18 April 2024
Written by Barbara Pleasant
Drying herbs for tea is a great way to capture the vibrant flavors and fragrances of your garden, allowing you to enjoy them year-round. Whether it’s the refreshing taste of mint, the sweetness of stevia, or the fragrant notes of holy basil, many garden herbs reach their peak flavor when dried and brewed into tea.
Dried herbs retain much of their nutritional content and essential oils, offering a concentrated version of the fresh plant. Garden-grown tea herbs are rich in vitamins, minerals, and a variety of natural compounds that support health—all essentially free from your own backyard.
Herbs to Dry for Tea
I dry my tea herbs throughout the growing season, from spring to fall, as they do not all reach their prime at once. Hardy perennials like stinging nettle, catnip, and lemon balm start the season, followed by chamomile and mint. Later in the summer, holy basil and stevia join the mix. I also experiment with herbs like raspberry leaves, monarda, agastache (anise hyssop), and rugosa roses. Each year is unique, which adds to the joy of growing and drying these herbs.
Harvesting Tea Herbs
Tea herbs are best harvested when they’re fully leafed out and beginning to produce buds or flowers. While flowers are important in some herbs—like chamomile and holy basil—others like mint or lavender also benefit from their blooms in tea blends. Regular harvesting encourages new growth, which is essential for herbs that respond to trimming.
Ideally, herbs should be harvested after a rain, which cleans and plumps the leaves. If it’s been dry, water your plants the day before harvesting, making sure to spray the leaves. The best time to harvest is late morning, after the dew has dried and the leaves are warmed by the sun. Before drying, rinse herbs in cool water to remove dirt or pests, and gently shake them dry.
3 Methods for Drying Tea Herbs
There are several ways to dry your tea herbs, each with its own benefits and drawbacks.
1. Air-Drying Herbs
Air-drying involves hanging small bunches of herbs, but this method isn’t always the best for tea herbs. It can attract pests, and exposure to light may degrade the flavor and nutrients of the herbs. However, if done properly in a shady, well-ventilated area, air-drying can work well. When I have a lot of herbs, I often begin by air-drying them on a mesh shelf before finishing them in a dehydrator.
2. Using a Dehydrator
A dehydrator set at a low temperature (below 110°F or 43°C) is an efficient way to dry large batches of tea herbs. You can even leave the herbs on their stems while they dry. After a few hours, the leaves will be dry and can be easily removed from the stems for storage.
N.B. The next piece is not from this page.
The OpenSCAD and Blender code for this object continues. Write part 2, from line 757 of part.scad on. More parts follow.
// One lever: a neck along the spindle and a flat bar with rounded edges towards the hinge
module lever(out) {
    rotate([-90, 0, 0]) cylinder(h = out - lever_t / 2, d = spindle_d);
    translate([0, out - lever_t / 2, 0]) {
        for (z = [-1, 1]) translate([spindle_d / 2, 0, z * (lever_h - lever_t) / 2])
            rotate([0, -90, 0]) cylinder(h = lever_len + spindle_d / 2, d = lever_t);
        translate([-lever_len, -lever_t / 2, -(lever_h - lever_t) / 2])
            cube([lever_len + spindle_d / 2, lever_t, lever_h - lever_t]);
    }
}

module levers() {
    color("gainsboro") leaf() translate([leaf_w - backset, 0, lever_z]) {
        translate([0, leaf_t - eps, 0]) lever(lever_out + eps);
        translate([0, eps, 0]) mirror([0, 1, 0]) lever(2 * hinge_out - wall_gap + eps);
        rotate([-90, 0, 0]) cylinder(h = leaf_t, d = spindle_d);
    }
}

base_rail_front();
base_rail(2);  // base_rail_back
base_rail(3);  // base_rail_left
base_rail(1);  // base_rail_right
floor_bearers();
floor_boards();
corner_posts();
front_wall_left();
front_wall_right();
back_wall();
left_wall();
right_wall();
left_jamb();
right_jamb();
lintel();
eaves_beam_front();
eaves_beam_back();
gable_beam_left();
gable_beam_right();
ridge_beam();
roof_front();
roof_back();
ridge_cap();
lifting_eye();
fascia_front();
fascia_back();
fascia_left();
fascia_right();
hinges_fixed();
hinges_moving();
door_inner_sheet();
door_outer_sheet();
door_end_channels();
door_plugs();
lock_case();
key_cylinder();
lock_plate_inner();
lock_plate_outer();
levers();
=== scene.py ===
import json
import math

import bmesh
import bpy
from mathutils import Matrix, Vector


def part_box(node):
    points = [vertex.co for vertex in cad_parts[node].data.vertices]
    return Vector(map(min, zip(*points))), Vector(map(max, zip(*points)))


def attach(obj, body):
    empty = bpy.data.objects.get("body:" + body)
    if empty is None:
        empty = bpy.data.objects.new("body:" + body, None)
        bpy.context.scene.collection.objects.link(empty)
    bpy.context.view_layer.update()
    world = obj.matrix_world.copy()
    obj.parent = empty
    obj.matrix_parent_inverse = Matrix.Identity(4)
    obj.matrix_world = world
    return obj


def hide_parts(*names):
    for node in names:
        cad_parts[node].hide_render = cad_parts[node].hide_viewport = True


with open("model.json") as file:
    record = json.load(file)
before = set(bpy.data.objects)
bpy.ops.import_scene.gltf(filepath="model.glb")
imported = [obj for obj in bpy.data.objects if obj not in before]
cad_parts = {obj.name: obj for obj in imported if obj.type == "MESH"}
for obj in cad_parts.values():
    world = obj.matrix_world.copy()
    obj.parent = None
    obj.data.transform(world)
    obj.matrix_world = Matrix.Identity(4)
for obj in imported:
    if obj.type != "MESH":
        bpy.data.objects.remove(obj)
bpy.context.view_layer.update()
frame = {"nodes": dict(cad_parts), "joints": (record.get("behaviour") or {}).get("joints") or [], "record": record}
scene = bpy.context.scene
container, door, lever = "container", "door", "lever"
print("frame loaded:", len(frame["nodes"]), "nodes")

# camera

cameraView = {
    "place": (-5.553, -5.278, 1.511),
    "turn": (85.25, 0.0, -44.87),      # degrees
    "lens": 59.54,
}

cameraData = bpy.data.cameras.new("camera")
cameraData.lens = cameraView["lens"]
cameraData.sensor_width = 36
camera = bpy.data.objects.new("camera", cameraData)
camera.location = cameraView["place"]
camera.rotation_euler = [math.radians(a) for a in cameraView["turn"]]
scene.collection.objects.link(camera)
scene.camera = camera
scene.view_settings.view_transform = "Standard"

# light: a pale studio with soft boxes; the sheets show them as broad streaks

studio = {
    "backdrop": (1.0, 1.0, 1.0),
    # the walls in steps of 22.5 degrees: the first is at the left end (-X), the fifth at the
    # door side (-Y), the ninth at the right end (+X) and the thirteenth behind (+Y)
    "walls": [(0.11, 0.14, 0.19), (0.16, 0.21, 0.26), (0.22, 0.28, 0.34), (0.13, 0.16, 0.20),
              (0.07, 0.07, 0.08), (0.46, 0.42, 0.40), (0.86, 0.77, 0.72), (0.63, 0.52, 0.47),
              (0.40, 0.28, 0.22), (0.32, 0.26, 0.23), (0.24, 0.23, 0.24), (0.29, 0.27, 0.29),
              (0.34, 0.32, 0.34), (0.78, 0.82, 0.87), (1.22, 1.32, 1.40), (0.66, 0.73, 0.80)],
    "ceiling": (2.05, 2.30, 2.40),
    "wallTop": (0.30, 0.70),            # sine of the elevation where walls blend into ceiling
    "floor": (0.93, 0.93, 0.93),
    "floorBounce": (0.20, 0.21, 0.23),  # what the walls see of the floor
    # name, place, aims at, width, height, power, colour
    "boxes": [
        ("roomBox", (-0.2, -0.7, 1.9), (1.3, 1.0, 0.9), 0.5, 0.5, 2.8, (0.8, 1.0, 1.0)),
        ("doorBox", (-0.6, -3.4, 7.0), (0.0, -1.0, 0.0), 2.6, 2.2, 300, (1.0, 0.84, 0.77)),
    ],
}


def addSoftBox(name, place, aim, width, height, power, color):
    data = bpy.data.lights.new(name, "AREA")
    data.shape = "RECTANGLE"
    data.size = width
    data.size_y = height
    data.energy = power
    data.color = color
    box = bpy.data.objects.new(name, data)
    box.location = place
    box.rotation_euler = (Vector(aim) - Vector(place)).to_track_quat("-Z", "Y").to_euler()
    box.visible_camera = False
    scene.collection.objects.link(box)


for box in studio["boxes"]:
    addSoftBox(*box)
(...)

3. Drying Herbs in a Microwave
For small batches, the microwave offers a quick and fun way to dry herbs. Start by placing herbs in a single layer on a paper towel-covered plate, and cover them with another paper towel. Microwave on high for 45 seconds, then check the herbs. If they’re not yet dry, repeat the process for 30-second intervals. Once the leaves are crisp, you can finish drying them in a low-temperature oven for about an hour to ensure they are completely dry.
Storing Dried Herbs
To preserve your dried tea herbs, store them in airtight containers in a cool, dark place. Glass jars or coffee cans with tight-fitting lids work well. Keep them in a dark cupboard, as exposure to light can cause herbs to lose their color and aroma. Only crumble the herbs just before brewing to preserve their potent flavors. Whole or lightly crushed leaves retain more essential oils than finely ground herbs.
Drying your own tea herbs is a rewarding way to savor the flavors of your garden throughout the year. By using the right drying method and properly storing your herbs, you can enjoy fresh, homemade herbal tea whenever you like.